I’ll be honest, there is not a lot to write about Evan Williams that hasn’t already been written! Let’s start then with my favorite Evan Williams fun fact… all of that “Kentucky’s First Distiller in 1783” history on the side of the bottle, it’s entirely fabricated. As bourbon historian Michael Veach points out, the Filson Historical Society has a receipt for Evan Williams passage to America dated in 1784. Whoopsies!

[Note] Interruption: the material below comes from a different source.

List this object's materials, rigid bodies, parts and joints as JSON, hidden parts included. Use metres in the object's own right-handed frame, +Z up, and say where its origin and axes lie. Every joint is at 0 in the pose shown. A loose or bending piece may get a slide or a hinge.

Today’s review covers Evan Williams 12 and 23 year releases. The 12 year offering started as an export-only Japanese release until The Evan Williams Experience opened in downtown Louisville. Evan Williams 23 also was primarily exported to Japan, with some being made available in Heaven Hill gift shop over the years and again at the Evan Williams Experience- both places charge a cool $350. Worth noting two things before we get into the review: This particular Evan Williams 23 year release is distilled post Heaven Hill’s distillery fire. This Evan Williams 12 year is also a Japanese exported bottle, though I could not find any difference between the Japan releases and the US releases.

Evan Williams 12 Year (12 Years, 101 Proof)

Nose: Flambeed cherries, musty leather, caramel sauce. It's a classic bourbon profile.

Palate: Cherry cordials, dark chocolate... it's such a robust maraschino cherry and chocolate profile; those notes pop above anything else.

Finish: Cloves, black pepper and Dr Pepper. A nice syrupy finish, though medium in length. The profile is nice, but you just wish it’d hang around a bit longer.

Great (7/10)

Overall: Rich, delicious, and consistent from pour to pour. It's not the most dynamic bourbon but the notes it has are wonderfully consistent. This, to me, is basically a highly overqualified daily drinker. It’s just a supremely well executed bourbon.

Evan Williams 23 Year (23 Years, 107 Proof)

Nose: Oh much darker notes, dark chocolate first and foremost. Dark polished wood, and some hints of overripe plums.

Palate: Leather, molasses, toasted wood. It's got a nice syrupy texture that coats the palate. Some of that red fruit from 12 stays around here but is much more in the background.

Finish: That nice pull at the palate you get from a bite into dark chocolate. Cheerwine, orange peels and nutmeg.

Excellent to Incredible (8.5/10)

Overall: The complexity and maturity shine. It tastes old and rich, with an inviting nose, rich palate and tantalizingly long finish. You want to keep coming back to it and letting its refined age notes wash over the palate. What I don’t get is any sense that it’s over-oaked, instead striking an excellent balance of age and complexity.